Presso gli antichi Egizi l’anno cominciava il giorno in cui la stella Sirio appariva all’orizzonte al levar del sole, cioè il 15 giugno, data che più o meno coincideva con l’inizio della piena del fiume Nilo.

Ad Atene, invece, era la luna nuova dopo il solstizio d’estate a decretare il principio di un nuovo anno, mentre a Sparta il momento del Capodanno si spostava verso l’equinozio d’autunno.

Diametralmente opposta era l’usanza degli Etruschi, che facevano iniziare l’anno a marzo. Per alcuni secoli anche i Romani festeggiarono il Capodanno il primo marzo, in coincidenza con i matronalia, una festa molto antica dedicata alle donne sposate nate libere (matronae). Quel giorno, infatti, ricorreva l’anniversario dell’inaugurazione del tempio di Giunone Lucina, monumento eretto sull’Esquilino in onore della dea dei nascituri.

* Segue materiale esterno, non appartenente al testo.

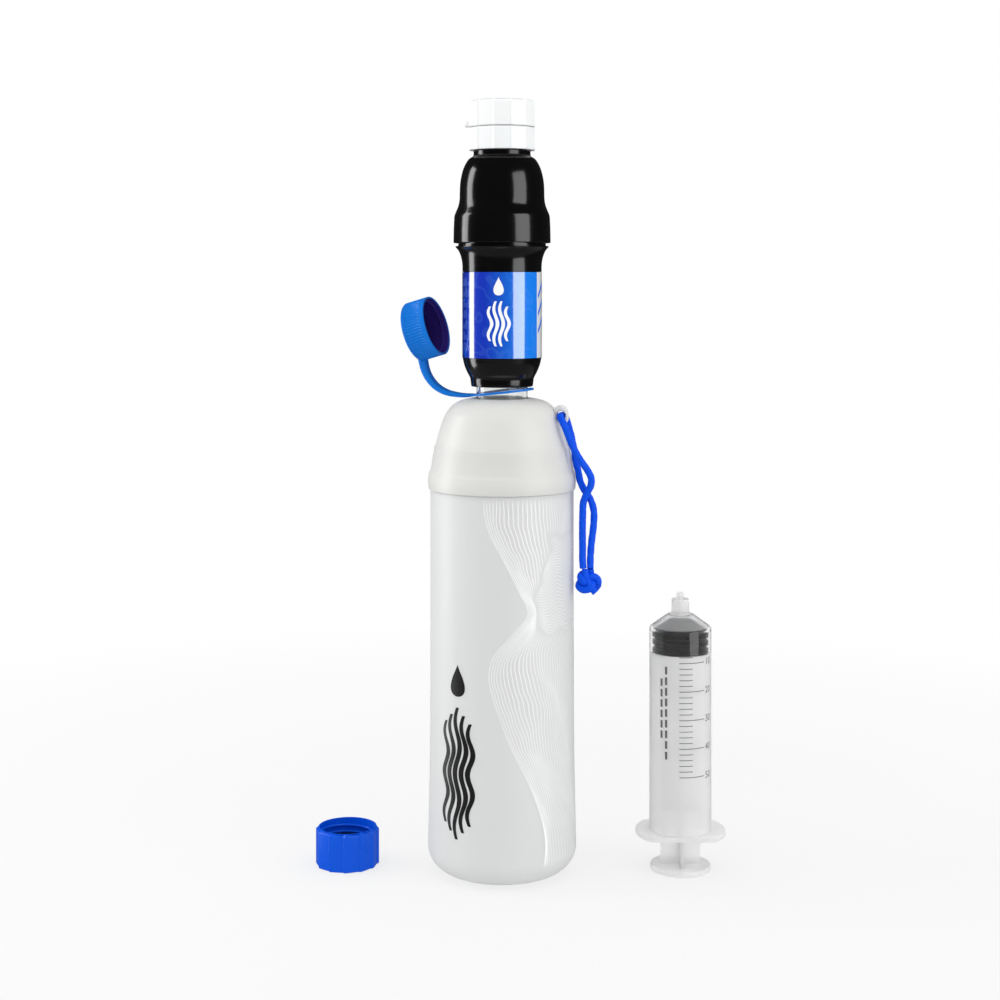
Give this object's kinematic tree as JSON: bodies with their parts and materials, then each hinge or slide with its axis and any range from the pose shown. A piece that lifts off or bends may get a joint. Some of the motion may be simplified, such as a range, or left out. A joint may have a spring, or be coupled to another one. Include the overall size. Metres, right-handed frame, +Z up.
{
  "type": "squeeze bottle water filter",
  "caption": "Squeeze bottle with a screw-on hollow-fibre water filter, push-pull spout, tethered cap and lanyard, with its cleaning plunger and coupling.",
  "frame": {"origin": "centre of the bottle's flat base, on the surface it stands on", "axes": "+Z up the common axis of bottle and filter, +X towards the cleaning plunger, -Y towards the viewer"},
  "size_m": [0.2003, 0.0722, 0.3744],
  "materials": {
    "frosted_plastic": "frosted translucent",
    "clear_plastic": "clear",
    "syringe_plastic": "translucent gloss",
    "white_plastic": "satin",
    "black_plastic": "gloss",
    "azure_plastic": "satin",
    "royal_plastic": "satin gloss",
    "label_film": "printed gloss film",
    "black_rubber": "matt",
    "grey_rubber": "matt",
    "fibre_white": "matt fibre",
    "potting_resin": "cast resin",
    "blue_cord": "braided"
  },
  "bodies": {
    "bottle": {"bottle_body": "frosted_plastic", "bottle_mouth": "frosted_plastic"},
    "shoulder_seal": {"shoulder_gasket": "grey_rubber"},
    "shoulder": {"bottle_shoulder": "frosted_plastic", "neck_insert": "clear_plastic", "lanyard_strand_front": "blue_cord", "lanyard_strand_rear": "blue_cord", "lanyard_knot": "blue_cord"},
    "tether": {"tether_ring": "azure_plastic", "tether_strap": "azure_plastic"},
    "neck_cap": {"tether_cap": "azure_plastic", "tether_cap_liner": "black_rubber"},
    "inlet_seal": {"inlet_gasket": "grey_rubber"},
    "filter": {"lower_housing": "black_plastic", "filter_label": "label_film", "housing_o_ring": "black_rubber", "fibre_bundle": "fibre_white", "potting_disc": "potting_resin", "upper_housing": "black_plastic", "outlet_neck": "black_plastic"},
    "outlet_seal": {"outlet_gasket": "grey_rubber"},
    "spout": {"spout_cap": "white_plastic"},
    "nozzle": {"spout_nozzle": "white_plastic"},
    "cover": {"dust_cap": "white_plastic"},
    "plunger": {"plunger_rod": "syringe_plastic", "plunger_seal": "black_rubber"},
    "barrel": {"syringe_barrel": "syringe_plastic"},
    "coupling": {"cleaning_coupling": "royal_plastic", "coupling_washer": "black_rubber"}
  },
  "joints": [
    {"name": "shoulder_rise", "type": "slide", "parent": "bottle", "child": "shoulder_seal", "axis": [0, 0, 1], "range_m": [0, 0.01]},
    {"name": "shoulder_unscrew", "type": "hinge", "parent": "shoulder_seal", "child": "shoulder", "pos_m": [0, 0, 0.2], "axis": [0, 0, 1], "range_deg": [0, 905]},
    {"name": "tether_swivel", "type": "hinge", "parent": "shoulder", "child": "tether", "pos_m": [0, 0, 0.2323], "axis": [0, 0, 1], "continuous": true},
    {"name": "neck_cap_flex", "type": "hinge", "parent": "tether", "child": "neck_cap", "pos_m": [-0.02904, 0.01086, 0.2325], "axis": [0.3502, 0.9367, 0], "range_deg": [-60, 4], "deforming": ["tether_strap"]},
    {"name": "filter_rise", "type": "slide", "parent": "shoulder", "child": "inlet_seal", "axis": [0, 0, 1], "range_m": [0, 0.0096]},
    {"name": "filter_unscrew", "type": "hinge", "parent": "inlet_seal", "child": "filter", "pos_m": [0, 0, 0.24], "axis": [0, 0, 1], "range_deg": [0, 1085]},
    {"name": "spout_rise", "type": "slide", "parent": "filter", "child": "outlet_seal", "axis": [0, 0, 1], "range_m": [0, 0.0064]},
    {"name": "spout_unscrew", "type": "hinge", "parent": "outlet_seal", "child": "spout", "pos_m": [0, 0, 0.355], "axis": [0, 0, 1], "range_deg": [0, 725]},
    {"name": "nozzle_pull", "type": "slide", "parent": "spout", "child": "nozzle", "axis": [0, 0, 1], "range_m": [0, 0.0035]},
    {"name": "dust_cap_lift", "type": "slide", "parent": "spout", "child": "cover", "axis": [0, 0, 1], "range_m": [0, 0.03]},
    {"name": "plunger_lift_off", "type": "slide", "parent": "bottle", "child": "plunger", "axis": [0, 0, 1], "range_m": [0, 0.1]},
    {"name": "barrel_draw", "type": "slide", "parent": "plunger", "child": "barrel", "axis": [0, 0, 1], "range_m": [0, 0.08]},
    {"name": "coupling_lift_off", "type": "slide", "parent": "bottle", "child": "coupling", "axis": [0, 0, 1], "range_m": [0, 0.1]}
  ],
  "couplings": [
    {"joint": "shoulder_unscrew", "follows": "shoulder_rise", "rad_per_m": 1570.8},
    {"joint": "filter_unscrew", "follows": "filter_rise", "rad_per_m": 1963.5},
    {"joint": "spout_unscrew", "follows": "spout_rise", "rad_per_m": 1963.5}
  ]
}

Poi il Capodanno fu anticipato a gennaio, mese dedicato a Ianus (Giano), divinità cui si attribuiva il principio di ogni cosa, sia nel tempo che nello spazio.


A ciascuno il proprio Capodanno

L’usanza di festeggiare il Capodanno in una data diversa dal primo gennaio fu più diffusa di quanto si possa immaginare e, in molte aree del mondo, continua tuttora.

Nell’XI secolo, ad esempio, il re di Francia festeggiava il Capodanno il primo marzo, ma nelle regioni dell’Angiò e del Poitou il primo giorno dell’anno coincideva con il 25 dicembre, cioè con il Natale (consuetudine peraltro assai diffusa anche in Germania e in Inghilterra). Però nell’Abbazia di Saint-Benoit-sur-Loire si festeggiava il 25 marzo, giorno dell’Annunciazione.

Nel XIII secolo l’anno religioso cominciava a Natale, ma l’inizio di quello civile variava da città a città: a Firenze e a Pisa, come in molti altri luoghi d’Italia, la data prescelta fu il 25 maggio, giorno dell’Incarnazione.

Alla fine del ‘700, nella Francia repubblicana, l’inizio dell’anno fu invece spostato al 22 settembre.